Considering Singapore’s relationship to its Southeast Asian neighbours, which includes the following: the import of migrant labour to power its economic growth, the burning of forests in Indonesia for its investments in the palm oil industry, the purchase of sand from devastated coastlines in Cambodia for its construction industry, its positioning as a hub which results in brain drain from its neighbours, it is not difficult to see how the wealthy island-state has practically transformed into a modern-day imperial power. And thus I wonder about the kinds of literature that might be produced with this kind of deimperialising consciousness.

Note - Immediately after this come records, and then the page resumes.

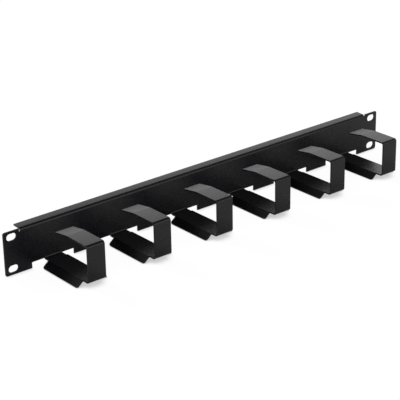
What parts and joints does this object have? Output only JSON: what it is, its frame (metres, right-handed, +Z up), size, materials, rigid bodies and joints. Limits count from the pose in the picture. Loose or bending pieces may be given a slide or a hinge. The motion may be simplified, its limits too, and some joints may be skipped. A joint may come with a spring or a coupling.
{
  "type": "horizontal cable manager",
  "caption": "Folded black steel rack panel with a row of open rings along its front that guide cables sideways.",
  "frame": {"origin": "centre of the panel's rear face, which lies on the rack rails; also the centre of the four slots", "axes": "+X along the panel, to the right seen from the front; +Y towards the rack; +Z up; the rings stand out towards -Y"},
  "size_m": [0.4826, 0.0819, 0.0441],
  "materials": {
    "powder_coat": "satin black powder coat with a fine even texture"
  },
  "bodies": {
    "root": {"ring_panel": "powder_coat"}
  },
  "joints": []
}
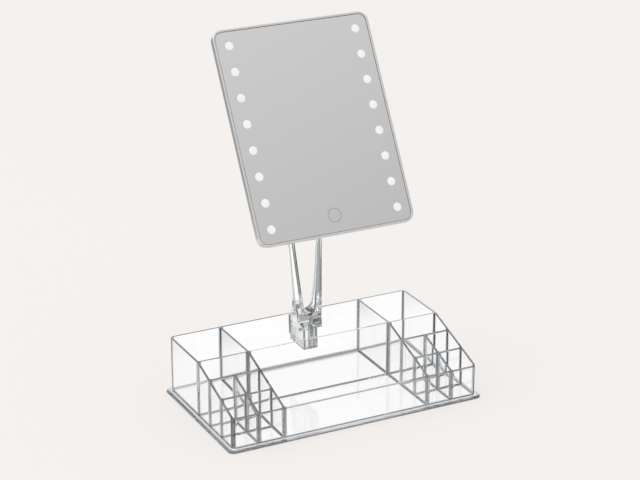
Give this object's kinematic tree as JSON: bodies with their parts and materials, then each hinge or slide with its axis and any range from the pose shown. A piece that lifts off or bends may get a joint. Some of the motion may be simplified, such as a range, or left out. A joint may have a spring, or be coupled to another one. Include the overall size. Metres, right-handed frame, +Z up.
{
  "type": "cosmetic organizer with mirror",
  "caption": "Clear desk organizer with open compartments and a lit rectangular mirror that tilts on a forked neck set in a socket.",
  "frame": {"origin": "centre of the base plate's underside, on the surface that the organizer stands on", "axes": "+Z up, front of the organizer and mirror towards -Y, +X to the right as seen from the front"},
  "size_m": [0.284, 0.164, 0.3793],
  "materials": {
    "clear_plastic": "polished clear moulding",
    "silver_plastic": "satin silver lacquer",
    "grey_plastic": "fine moulded grain",
    "white_plastic": "plain moulded",
    "dark_plastic": "plain moulded",
    "mirror": "silvered float glass",
    "window": "frosted, lit from behind",
    "ring_print": "printed line",
    "steel": "nickel plated",
    "green_board": "solder mask",
    "chip": "light chips",
    "wire": "insulated wire",
    "cell": "wrapped can"
  },
  "bodies": {
    "organizer": {"base_plate": "clear_plastic", "back_wall": "clear_plastic", "front_wall": "clear_plastic", "left_end_wall": "clear_plastic", "right_end_wall": "clear_plastic", "left_inner_wall": "clear_plastic", "right_inner_wall": "clear_plastic", "middle_cross_wall": "clear_plastic", "left_cross_wall_1": "clear_plastic", "left_cross_wall_2": "clear_plastic", "left_cross_wall_3": "clear_plastic", "right_cross_wall_1": "clear_plastic", "right_cross_wall_2": "clear_plastic", "right_cross_wall_3": "clear_plastic", "left_cell_walls": "clear_plastic", "right_cell_walls": "clear_plastic", "neck_socket": "clear_plastic"},
    "stand": {"neck": "clear_plastic", "hinge_bolt": "steel", "hinge_nut": "steel", "friction_washers": "white_plastic"},
    "head": {"head_frame": "silver_plastic", "hinge_bracket": "silver_plastic", "mirror_glass": "mirror", "light_windows": "window", "touch_ring": "ring_print", "touch_sensor": "green_board", "control_board": "green_board", "left_light_strip": "white_plastic", "right_light_strip": "white_plastic", "inner_tray": "white_plastic", "light_chips": "chip", "lead_wires": "wire", "battery_bay": "dark_plastic", "battery_contacts": "steel", "back_screws": "steel", "bracket_screws": "steel", "battery_cells": "cell", "back_cover": "grey_plastic"},
    "battery_door": {"battery_door": "grey_plastic"}
  },
  "joints": [
    {"name": "stand_lift", "type": "slide", "parent": "organizer", "child": "stand", "axis": [0, 0, 1], "range_m": [0, 0.03]},
    {"name": "head_tilt", "type": "hinge", "parent": "stand", "child": "head", "pos_m": [0, 0.05248, 0.274], "axis": [1, 0, 0], "range_deg": [-30, 30]},
    {"name": "door_slide", "type": "slide", "parent": "head", "child": "battery_door", "axis": [0, 0.497, 0.8678], "range_m": [0, 0.066]}
  ]
}
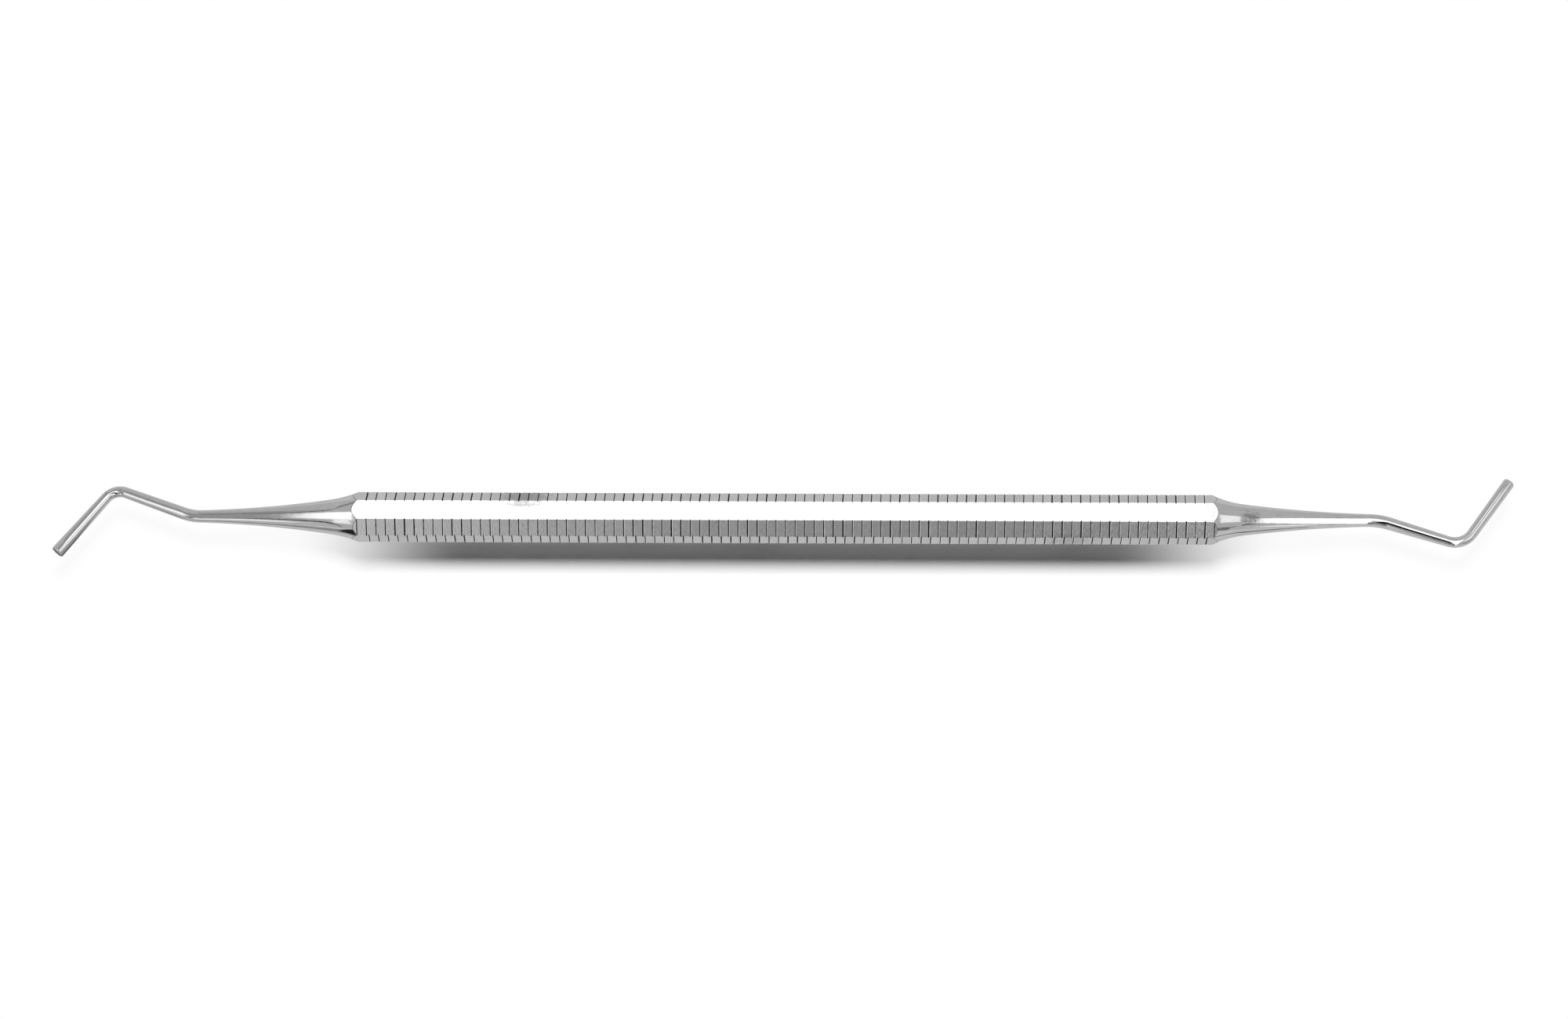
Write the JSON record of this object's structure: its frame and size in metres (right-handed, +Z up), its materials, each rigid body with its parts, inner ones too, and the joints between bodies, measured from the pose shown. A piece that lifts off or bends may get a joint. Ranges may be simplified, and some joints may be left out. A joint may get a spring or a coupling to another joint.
{
  "type": "plastic filling instrument",
  "caption": "Slim steel hand instrument for packing fillings: a grooved octagonal handle turned down at each end to a bent round shank with a short flat-ended condenser.",
  "frame": {"origin": "middle of the plain flat that the handle rests on", "axes": "+X along the handle, both bends lie in the XY plane, +Z up through the opposite plain flat"},
  "size_m": [0.1753, 0.0103, 0.0055],
  "materials": {
    "stainless_steel": "stainless steel, satin-ground on the grooved facets, mirror-polished on the plain flats and the shanks"
  },
  "bodies": {
    "root": {"filling_instrument": "stainless_steel"}
  },
  "joints": []
}
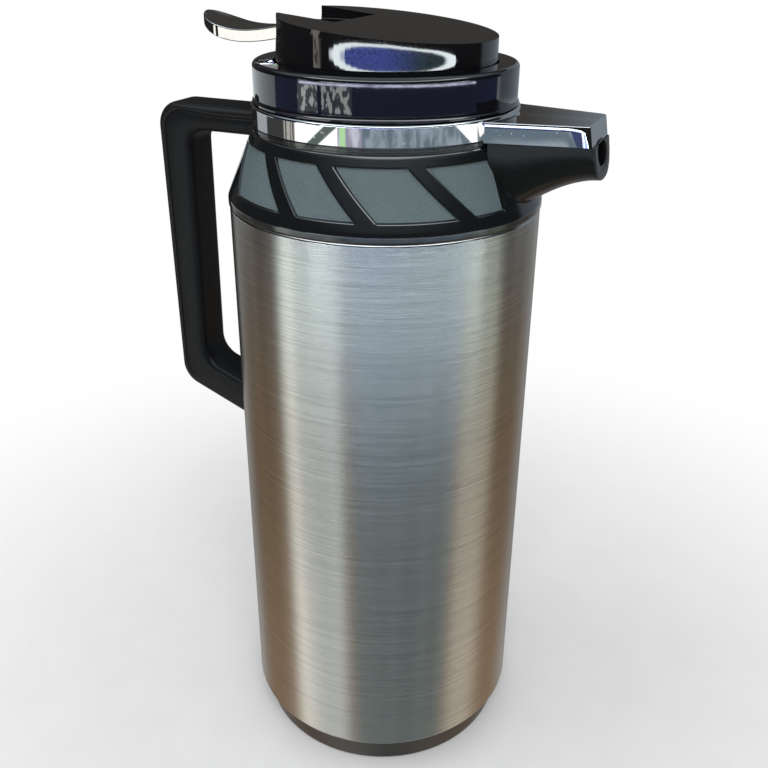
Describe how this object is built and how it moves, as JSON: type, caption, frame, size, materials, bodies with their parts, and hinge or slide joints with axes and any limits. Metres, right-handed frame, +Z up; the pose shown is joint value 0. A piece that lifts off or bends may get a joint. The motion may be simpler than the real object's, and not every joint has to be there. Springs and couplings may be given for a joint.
{
  "type": "thermal carafe",
  "caption": "Vacuum jug with a steel body, glass flask, sloping collar with spout, side handle, and a lift-out stopper opened by a thumb lever.",
  "frame": {"origin": "centre of the base's underside, on the table", "axes": "+Z up along the jug's axis, +X towards the spout, -X towards the handle"},
  "size_m": [0.1813, 0.12, 0.3105],
  "materials": {
    "base": "satin black",
    "base_ring": "satin dark grey",
    "cushion": "soft dark grey",
    "steel": "fine brushing round the body",
    "glass_outer": "silvered on the vacuum side",
    "glass_inner": "silvered on the vacuum side",
    "silicone": "translucent silicone",
    "well": "moulded black",
    "collar": "gloss black with textured panels",
    "spout": "gloss black",
    "chrome": "polished",
    "grip": "semi-gloss black",
    "strip": "satin black",
    "plate": "pressed steel",
    "screws": "stainless",
    "stopper": "moulded dark grey",
    "stem": "natural plastic",
    "valve_seal": "red silicone",
    "spring": "spring steel",
    "bracket": "dark grey",
    "pin": "ground steel",
    "lever": "polished, dished top",
    "ring": "high gloss black",
    "cap": "high gloss black"
  },
  "bodies": {
    "housing": {"base_cup": "base", "base_ring": "base_ring", "flask_cushion": "cushion", "steel_shell": "steel", "flask_outer": "glass_outer", "flask_inner": "glass_inner", "mouth_gasket": "silicone", "stopper_well": "well", "shoulder_collar": "collar", "pour_spout": "spout", "chrome_trim": "chrome", "handle_grip": "grip", "handle_cover": "strip", "handle_backplate": "plate", "handle_screws": "screws"},
    "stopper": {"stopper_body": "stopper", "stopper_gasket": "silicone", "neck_seal": "silicone", "stem_seal": "silicone", "valve_spring": "spring", "lever_bracket": "bracket", "bracket_screws": "screws", "lever_pin": "pin", "upper_cap": "cap"},
    "lock_ring": {"lock_ring": "ring"},
    "lever": {"thumb_lever": "lever"},
    "valve": {"valve_stem": "stem", "valve_seal": "valve_seal"}
  },
  "joints": [
    {"name": "stopper_lift", "type": "slide", "parent": "housing", "child": "stopper", "axis": [0, 0, 1], "range_m": [0, 0.065]},
    {"name": "lock_ring_turn", "type": "hinge", "parent": "stopper", "child": "lock_ring", "pos_m": [0, 0, 0.288], "axis": [0, 0, 1], "range_deg": [0, 90]},
    {"name": "lever_press", "type": "hinge", "parent": "stopper", "child": "lever", "pos_m": [-0.022, 0, 0.298], "axis": [0, -1, 0], "range_deg": [0, 7.5], "stiffness_Nm_per_rad": 0.39, "springref_deg": -12.95},
    {"name": "valve_lift", "type": "slide", "parent": "stopper", "child": "valve", "axis": [0, 0, 1], "range_m": [0, 0.003], "deforming": ["valve_spring"]}
  ],
  "couplings": [
    {"joint": "valve_lift", "follows": "lever_press", "m_per_rad": 0.022}
  ]
}
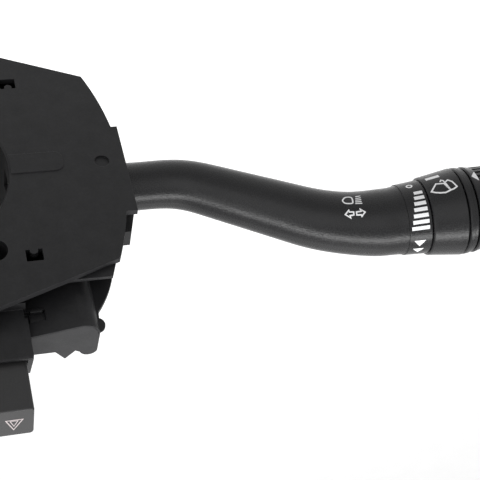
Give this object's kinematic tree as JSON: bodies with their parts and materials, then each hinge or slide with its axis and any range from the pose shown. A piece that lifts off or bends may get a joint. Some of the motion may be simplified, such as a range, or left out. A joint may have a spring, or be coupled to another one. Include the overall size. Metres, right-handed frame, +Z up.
{
  "type": "combination stalk switch",
  "caption": "Steering column stalk switch: a bored housing with a bent lever for turn signals, beam, wiper and washer, and a push button for the hazard lights.",
  "frame": {"origin": "on the axis of the column bore, in the rear face that meets the steering column bracket", "axes": "+Z up as fitted in the vehicle, -Y towards the driver, +Y along the column bore, lever towards -X"},
  "size_m": [0.2428, 0.0513, 0.1379],
  "materials": {
    "casing_plastic": "fine moulded grain",
    "lever_plastic": "satin",
    "button_plastic": "satin",
    "grey_plastic": "satin",
    "nylon": "satin",
    "contact_brass": "drawn",
    "pin_steel": "ground",
    "board": "laminate",
    "wire_jacket": "smooth"
  },
  "bodies": {
    "housing": {"front_cover": "casing_plastic", "rear_housing": "casing_plastic", "hazard_contact_carrier": "grey_plastic", "hazard_fixed_contacts": "contact_brass", "pivot_pin": "pin_steel", "detent_track": "nylon", "turn_fixed_contacts": "contact_brass", "terminal_carrier": "grey_plastic", "blade_terminals_a": "contact_brass", "blade_terminals_b": "contact_brass", "pawl_pin": "pin_steel", "pawl_spring": "pin_steel"},
    "yoke": {"turn_yoke": "nylon", "cross_pin": "pin_steel", "detent_spring": "pin_steel"},
    "lever": {"lever_root": "nylon", "lever_tube": "lever_plastic", "lever_loom": "wire_jacket", "knob_spindle": "nylon", "wiper_contact_board": "board", "scale_collar": "lever_plastic", "spacer_band": "lever_plastic", "ring_detent_ball": "pin_steel", "ring_detent_spring": "pin_steel"},
    "dimmer": {"dimmer_slider": "nylon", "dimmer_contact": "contact_brass"},
    "plunger": {"detent_plunger": "nylon"},
    "slider": {"turn_slider": "nylon", "turn_slider_contact": "contact_brass"},
    "pawl": {"cancel_pawl": "nylon"},
    "ring": {"wiper_ring": "lever_plastic", "ring_rotor": "nylon"},
    "knob": {"end_knob": "lever_plastic"},
    "washer": {"washer_button": "lever_plastic", "washer_spring": "pin_steel"},
    "hazard": {"hazard_button": "button_plastic", "hazard_stem": "nylon", "hazard_bridge_contact": "contact_brass", "hazard_spring": "pin_steel"}
  },
  "joints": [
    {"name": "lever_turn", "type": "hinge", "parent": "housing", "child": "yoke", "pos_m": [-0.0425, -0.021, 0.0019], "axis": [0, 1, 0], "range_deg": [-7.5, 7.5]},
    {"name": "lever_pull", "type": "hinge", "parent": "yoke", "child": "lever", "pos_m": [-0.0515, -0.021, 0.0019], "axis": [0, 0, 1], "range_deg": [0, 6.5], "stiffness_Nm_per_rad": 1.5},
    {"name": "dimmer_slide", "type": "slide", "parent": "yoke", "child": "dimmer", "axis": [-1, 0, 0], "range_m": [0, 0.001]},
    {"name": "plunger_slide", "type": "slide", "parent": "yoke", "child": "plunger", "axis": [0, 0, 1], "range_m": [0, 0.0012], "stiffness_N_per_m": 1500, "deforming": ["detent_spring"]},
    {"name": "slider_travel", "type": "slide", "parent": "housing", "child": "slider", "axis": [-1, 0, 0], "range_m": [-0.002, 0.002]},
    {"name": "pawl_swing", "type": "hinge", "parent": "housing", "child": "pawl", "pos_m": [-0.0366, -0.023, 0.0116], "axis": [0, 1, 0], "range_deg": [-12, 0], "stiffness_Nm_per_rad": 0.02},
    {"name": "ring_turn", "type": "hinge", "parent": "lever", "child": "ring", "pos_m": [-0.15572, -0.02303, 0.02829], "axis": [-0.9934, -0.1132, 0.0208], "range_deg": [0, 134]},
    {"name": "knob_turn", "type": "hinge", "parent": "lever", "child": "knob", "pos_m": [-0.15572, -0.02303, 0.02829], "axis": [-0.9934, -0.1132, 0.0208], "range_deg": [0, 60]},
    {"name": "washer_push", "type": "slide", "parent": "lever", "child": "washer", "axis": [0.9934, 0.1132, -0.0208], "range_m": [0, 0.0022], "stiffness_N_per_m": 1200},
    {"name": "hazard_push", "type": "slide", "parent": "housing", "child": "hazard", "axis": [0, 0, -1], "range_m": [0, 0.004], "stiffness_N_per_m": 1200, "deforming": ["hazard_spring"]}
  ],
  "couplings": [
    {"joint": "dimmer_slide", "follows": "lever_pull", "m_per_rad": 0.0084},
    {"joint": "slider_travel", "follows": "lever_turn", "m_per_rad": 0.015}
  ]
}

This will involve a pivot, a reckoning, not just from Singapore towards the region, but also, for example, from metropolitan Bangkok towards the rural heartland of Isan, Manila towards Muslim Mindanao, Kuala Lumpur towards the aborigines of its forest interiors. For a long time, Southeast Asia has been peripheral to World Literature. That situation might not change in the near future. But it is certainly time to pay attention to our own peripheries.